Being bitten by a radioactive spider made Peter Parker suddenly fluent in karate & gymnastics…you know, just like a real spider.
Gift-Wrapping Club for Men Rules:
1) There is no such thing as too much tape
2) Forget everything you know about right angles
3) Gaps can be filled in with a different kind of paper or sticky notes
4) It’s okay to swear at scissors
HIM: Happy birthday, honey! I got you a gift basket, just like you wanted
HER: Oh thanks! What’s in it?
HIM: What do you mean, “in it”?
If you don’t speak English. I’M GOING TO REPEAT EXACTLY WHAT I JUST SAID MUCH LOUDER. In hopes that you understand.
-Everyone at my job.
My son plays this game where he’s a bowling ball and the bowling pins are everything we own.

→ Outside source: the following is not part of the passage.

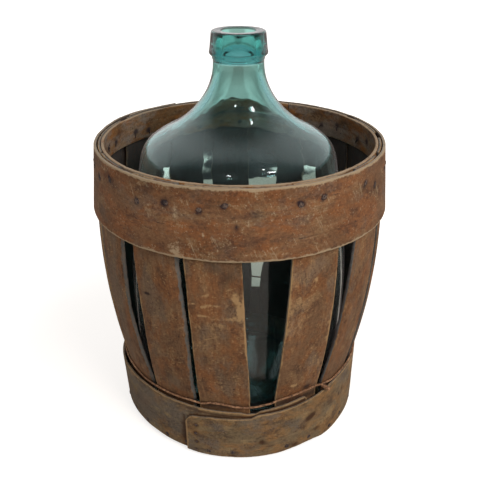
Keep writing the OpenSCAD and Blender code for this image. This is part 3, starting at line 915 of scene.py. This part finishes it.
curve = bpy.data.curves.new("foot_wire_turn", "CURVE")
curve.dimensions = "3D"
curve.bevel_depth = wire_radius
curve.bevel_resolution = 3
wire_spline(curve, [wire_point(-180 + step) for step in range(360)], True)
twist_root = wire_point(wire_twist_azimuth)
twist_along = Vector((0.62, -0.25, -0.30)).normalized()
twist_side = twist_along.cross(Vector((0, 0, 1))).normalized()
twist_up = twist_side.cross(twist_along).normalized()
for phase in (0.0, math.pi):
    strand = []
    for step in range(wire_twist_steps + 1):
        share = step / wire_twist_steps
        angle = phase + share * 7.5 * math.pi
        strand.append(twist_root + twist_along * (share * wire_twist_length)
                      + twist_side * (wire_spread * math.cos(angle))
                      + twist_up * (wire_spread * math.sin(angle)))
    wire_spline(curve, strand, False)
curve.use_fill_caps = True
curve.materials.append(wire_iron)
wire = put_in_scene("foot_wire_turn", curve)
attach(wire, "basket")
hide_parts("foot_wire")

# Bottle
# A demijohn of blown aqua glass with an applied collar. Its wall is thin in the body and thick in
# the neck, its bottom is pushed up, and it stands loose on the base board.

bottle_stand = 0.016
bottle_height = 0.477
body_radius, body_height = 0.1405, 0.154
shoulder_radius, shoulder_height = 0.124, 0.310
slope_radius, slope_height = 0.0877, 0.361
neck_radius, neck_height = 0.0302, 0.441
base_ring_radius, base_ring_width = 0.100, 0.009
push_up = 0.014
bottom_glass = 0.0075
# Thickness of the wall by height: heavy at the heel, thin in the body, heavy again from the
# shoulder up, as the glass ran when it was blown
wall_heights = (0.0, 0.030, 0.075, 0.120, 0.270, 0.300, 0.325, 0.350, 0.400, 0.441)
wall_glass = (0.0085, 0.0070, 0.0036, 0.0021, 0.0018, 0.0024, 0.0042, 0.0060, 0.0070, 0.0072)
mouth_radius, mouth_length = 0.0198, 0.028
collar_height, collar_top, collar_foot, collar_round = 0.026, 0.032, 0.0345, 0.0026
shoulder_lean, body_lean = math.radians(62.6), math.radians(8.5)
bottle_aside = -0.0012
glass_steps = 26
glass_slices = 160


def pulled_curve(start, first_pull, last_pull, end):
    """Points of a cubic curve, without its end."""
    points = []
    for step in range(glass_steps):
        t = step / glass_steps
        s = 1 - t
        points.append(tuple(s ** 3 * start[i] + 3 * s * s * t * first_pull[i]
                            + 3 * s * t * t * last_pull[i] + t ** 3 * end[i] for i in (0, 1)))
    return points


def pulled(point, pull, lean):
    return point[0] + pull * math.sin(lean), point[1] - pull * math.cos(lean)


body_point, shoulder_point = (body_radius, body_height), (shoulder_radius, shoulder_height)
slope_point, neck_point = (slope_radius, slope_height), (neck_radius, neck_height)
outside_line = (
    pulled_curve((base_ring_radius, 0), (base_ring_radius + 0.032, 0),
                 (body_radius, body_height - 0.080), body_point)
    + pulled_curve(body_point, (body_radius, body_height + 0.060),
                   pulled(shoulder_point, 0.050, body_lean), shoulder_point)
    + pulled_curve(shoulder_point, pulled(shoulder_point, -0.0305, body_lean),
                   pulled(slope_point, 0.033, shoulder_lean), slope_point)
    + pulled_curve(slope_point, pulled(slope_point, -0.033, shoulder_lean),
                   (neck_radius, neck_height - 0.035), neck_point)
    + [neck_point])
inside_line = []
for i in range(1, len(outside_line)):
    before, here = outside_line[i - 1], outside_line[i]
    after = outside_line[min(i + 1, len(outside_line) - 1)]
    run = Vector((after[0] - before[0], after[1] - before[1])).normalized()
    wall = read_off(wall_heights, wall_glass, here[1])
    inside_line.append((here[0] - wall * run.y, here[1] + wall * run.x))
inside_floor = push_up * 0.35 + bottom_glass
inside_line = [point for point in inside_line if point[1] > inside_floor]
collar_low = bottle_height - collar_height
hollow_radius = base_ring_radius - base_ring_width
profile = (
    [(hollow_radius * i / 12, push_up * (1 - (i / 12) ** 2)) for i in range(13)]
    + outside_line
    + [(neck_radius + out, collar_low - drop) for out, drop in (
        (0, 0.0062), (0.0006, 0.0056), (0.0009, 0.0045), (0.0009, 0.0034), (0.0016, 0.0024))]
    + [(collar_foot - back, collar_low + rise) for back, rise in (
        (0.0006, -0.0003), (0, 0.0006), (0, 0.0028), (0.0005, 0.0042))]
    + [(collar_top - collar_round * (1 - math.cos(math.radians(a))),
        bottle_height - collar_round * (1 - math.sin(math.radians(a)))) for a in range(0, 91, 15)]
    + [(mouth_radius + 0.002, bottle_height), (mouth_radius + 0.0006, bottle_height - 0.0006),
       (mouth_radius, bottle_height - 0.002),
       (mouth_radius, bottle_height - mouth_length),
       (neck_radius - wall_glass[-1], bottle_height - mouth_length - 0.0045)]
    + inside_line[::-1]
    + [(inside_line[0][0] - 0.004, inside_floor)]
    + [(hollow_radius * i / 12, bottom_glass + push_up * (1 - (i / 12) ** 2 * 0.65))
       for i in range(11, -1, -1)])

bm = bmesh.new()
rim_line = [bm.verts.new((radius, 0, z)) for radius, z in profile]
for first, second in zip(rim_line, rim_line[1:]):
    bm.edges.new((first, second))
bmesh.ops.spin(bm, geom=bm.verts[:] + bm.edges[:], cent=(0, 0, 0), axis=(0, 0, 1),
               angle=2 * math.pi, steps=glass_slices, use_merge=True, use_duplicate=False)
bmesh.ops.remove_doubles(bm, verts=bm.verts[:], dist=0.00002)
bmesh.ops.recalc_face_normals(bm, faces=bm.faces[:])
for vert in bm.verts:
    x, y, z = vert.co
    radius = math.hypot(x, y)
    calm = min(1.0, max(0.0, (0.46 - z) / 0.1)) * min(1.0, radius / 0.03)
    swell = noise_at(x * 9, y * 9, z * 7) * 0.0010 * calm
    grow = 1 + (swell - 0.0003 * calm) / max(radius, 0.01)
    vert.co = (x * grow + bottle_aside, y * grow, z + bottle_stand)


def glass_material():
    """Thick aqua glass with faint waves, whose colour comes from its depth."""
    material, tree, shader = new_material("aqua_blown_glass")
    # The sheen and the coat are a dull film of dust, which reflects softly over the clear glass
    for socket, value in (
            ("Base Color", (1.0, 1.0, 1.0, 1.0)), ("Metallic", 0.0), ("Transmission Weight", 1.0),
            ("IOR", 1.5), ("Specular IOR Level", 0.35), ("Coat Roughness", 0.3),
            ("Sheen Weight", 0.36), ("Sheen Roughness", 0.4),
            ("Sheen Tint", (1.0, 0.86, 0.86, 1.0))):
        shader.inputs[socket].default_value = value
    place = add_node(tree, "ShaderNodeTexCoord").outputs["Object"]
    smear = grained(tree, place, (30.0, 30.0, 14.0), 4.0, 0.6)
    tree.links.new(between(tree, smear, 0.4, 0.75, 0.008, 0.05), shader.inputs["Roughness"])
    tree.links.new(between(tree, smear, 0.3, 0.7, 0.1, 0.5), shader.inputs["Coat Weight"])
    wave = grained(tree, place, (26.0, 26.0, 9.0), 2.0, 0.5)
    ripple = grained(tree, place, (90.0, 90.0, 40.0), 2.0, 0.5)
    bump = add_node(tree, "ShaderNodeBump",
                    {"Height": sum_of(tree, (wave, 1.0), (ripple, 0.06)), "Strength": 0.6,
                     "Distance": 0.0012})
    tree.links.new(bump.outputs["Normal"], shader.inputs["Normal"])
    through = add_node(tree, "ShaderNodeBsdfTransparent", {"Color": (0.40, 0.55, 0.54, 1.0)})
    rays = add_node(tree, "ShaderNodeLightPath")
    mixed = add_node(tree, "ShaderNodeMixShader", {0: rays.outputs["Is Shadow Ray"],
                                                   1: shader.outputs[0], 2: through.outputs[0]})
    output = tree.nodes["Material Output"]
    tree.links.new(mixed.outputs[0], output.inputs["Surface"])
    depth_tint = add_node(tree, "ShaderNodeVolumeAbsorption",
                          {"Color": (0.0, 0.60, 0.59, 1.0), "Density": 92.0})
    tree.links.new(depth_tint.outputs[0], output.inputs["Volume"])
    return material


new_piece("demijohn", bm, glass_material(), "bottle", ["glass_bottle"])

# Studio
# A pale floor in a white surround, which shows painted shade and a painted glow through the
# glass, one wide soft lamp from the front right, a weaker one from the left, three small ones for
# the glints, and the camera where the photograph was taken.

floor_size, floor_drop = 6.0, 0.0002
floor_mesh = bpy.data.meshes.new("studio_floor")
bm = bmesh.new()
bmesh.ops.create_grid(bm, x_segments=1, y_segments=1, size=floor_size)
bmesh.ops.translate(bm, vec=(0, 0, -floor_drop), verts=bm.verts)
bm.to_mesh(floor_mesh)
bm.free()
floor = put_in_scene("studio_floor", floor_mesh)
floor_paint, tree, floor_shader = new_material("studio_floor_white")
place = add_node(tree, "ShaderNodeTexCoord").outputs["Object"]
ground = add_node(tree, "ShaderNodeSeparateXYZ", {"Vector": place}).outputs
rays = add_node(tree, "ShaderNodeLightPath").outputs
# Seen through the glass the floor takes painted shade: it is darker, and a dark band crosses it
# behind the basket, which shows only through the bottle
beyond = sum_of(tree, (ground["Y"], 1.0), (ground["X"], -0.32))
hill = sum_of(tree, (beyond, 1.0), (worked(tree, "ABSOLUTE", ground["X"]), 1.4))
near_side = between(tree, beyond, 0.955, 0.975, 1.0, 0.0)
far_side = between(tree, hill, 1.25, 1.4)
painted_dark_band = plus(tree, sum_of(tree, (near_side, -1.0), (far_side, -1.0)), 1.0)
# Seen through the glass, the floor before the basket takes painted shade as well
before = times(tree, between(tree, ground["Y"], 0.0, 0.2, 0.9, 0.0), rays["Is Transmission Ray"])
floor_color = blended(tree, rays["Is Transmission Ray"], (0.62, 0.56, 0.50, 1.0),
                      (0.34, 0.28, 0.21, 1.0))
floor_color = blended(tree, worked(tree, "MAXIMUM", painted_dark_band, before), floor_color,
                      (0.02, 0.02, 0.02, 1.0))
floor_glow = blended(tree, rays["Is Transmission Ray"], (1.0, 1.0, 1.0, 1.0),
                     (1.0, 0.88, 0.80, 1.0))
floor_shader.inputs["Roughness"].default_value = 0.9
floor_shader.inputs["Specular IOR Level"].default_value = 0.1
# Seen through the glass it has a painted glow: further off first bright, then dimmer, with a dull
# strip down the middle, and a weaker glow between the basket and the dark band
middle_strip = between(tree, worked(tree, "ABSOLUTE", plus(tree, ground["X"], 0.02)),
                       0.08, 0.13, 0.60, 1.0)
far_light = sum_of(tree, (between(tree, ground["Y"], 1.4, 2.0, 1.15, 0.46), 1.0),
                   (between(tree, ground["Y"], 2.2, 2.8, 0.0, 0.4), 1.0))
far_light = times(tree, times(tree, far_light, middle_strip), far_side)
near_light = times(tree, near_side, between(tree, ground["Y"], 0.1, 0.3, 0.0, 0.28))
away = add_node(tree, "ShaderNodeVectorMath", {0: place}, operation="LENGTH").outputs["Value"]
seen_direct = times(tree, rays["Is Camera Ray"], between(tree, away, 0.3, 0.7, 0.72, 1.0))
glow_strength = worked(tree, "MULTIPLY_ADD", rays["Is Transmission Ray"],
                       plus(tree, far_light, near_light), seen_direct)
for socket, value in (("Base Color", floor_color), ("Emission Color", floor_glow),
                      ("Emission Strength", glow_strength)):
    tree.links.new(value, floor_shader.inputs[socket])
floor_mesh.materials.append(floor_paint)

world = bpy.data.worlds.new("studio_world")
bpy.context.scene.world = world
world.use_nodes = True
tree = world.node_tree
rays = add_node(tree, "ShaderNodeLightPath").outputs
# Glass shows a bright surround behind the object and a dim room in front of it
heading = add_node(tree, "ShaderNodeTexCoord").outputs["Generated"]
heading = add_node(tree, "ShaderNodeSeparateXYZ", {"Vector": heading}).outputs
behind_object = between(tree, heading["Y"], -0.10, 0.40, 0.10, 0.85)
in_glass = worked(tree, "MAXIMUM", rays["Is Glossy Ray"], rays["Is Transmission Ray"])
strength = add_node(tree, "ShaderNodeMix", {0: in_glass, 2: 0.42, 3: behind_object}).outputs[0]
strength = worked(tree, "MAXIMUM", rays["Is Camera Ray"], strength)
tree.links.new(strength, tree.nodes["Background"].inputs["Strength"])
tree.nodes["Background"].inputs["Color"].default_value = (1.0, 1.0, 1.0, 1.0)


def soft_lamp(name, place, aim, size, power):
    lamp = bpy.data.lights.new(name, "AREA")
    lamp.shape = "DISK"
    lamp.size = size
    lamp.energy = power
    made = put_in_scene(name, lamp)
    made.location = place
    made.rotation_euler = (Vector(aim) - Vector(place)).to_track_quat("-Z", "Y").to_euler()
    return made


# The wide lamps light without a glare in the glass, and three small ones give its glints
for wide_lamp in (soft_lamp("key_lamp", (1.1, -1.4, 1.7), (0, 0, 0.2), 1.1, 26.0),
                  soft_lamp("fill_lamp", (-1.4, -0.9, 1.2), (0, 0, 0.2), 1.2, 2.0)):
    wide_lamp.visible_glossy = False
    wide_lamp.visible_transmission = False
soft_lamp("right_glint", (1.0, -0.75, 1.9), (0, 0, 0.4), 0.24, 3.4)
soft_lamp("high_glint", (0.75, -0.5, 2.3), (0, 0, 0.4), 0.12, 1.0)
soft_lamp("left_glint", (-0.30, -1.2, 1.9), (0, 0, 0.4), 0.14, 1.0)

# The photograph's width and its fitted focal length in pixels, and how far the camera looks down
photo_width, photo_focal = 480, 676.7
look_down = 26.24
camera = bpy.data.cameras.new("photo_camera")
camera.sensor_width = 36.0
camera.sensor_fit = "HORIZONTAL"
camera.lens = camera.sensor_width * photo_focal / photo_width
view = put_in_scene("photo_camera", camera)
view.location = (0.0005, -0.800, 0.6194)
view.rotation_euler = (math.radians(90 - look_down), 0, 0)
bpy.context.scene.camera = view

bpy.context.scene.view_settings.view_transform = "Standard"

Me: Ugh how can people live like this?!
Him: This is our house.
Me: What the Hell happened?
Him: We had kids.
Me: Oh. Right.
*CVS lady hands me receipt
Me: we talk about these on twitter
CVS lady: why
Me: they’re long
CVS lady: is that what twitter’s for
Me: mostly
On average, 13 people a year are killed by sharks, and 2 of those are stabbings
Following Prince Phillip’s passing, Prince Charles inherits the title Duke Of Edinburgh. Basically, it all shifts up one. For instance, I’m now my next door neighbour, Pauline Cathcart.
I want to be cremated and put into a tiny casket and have 4 raccoons as pall bearers.
I’m killing this last will and testament.
If you get engaged and you and your partner both owns dogs do the dogs become brother and sister or are they married too?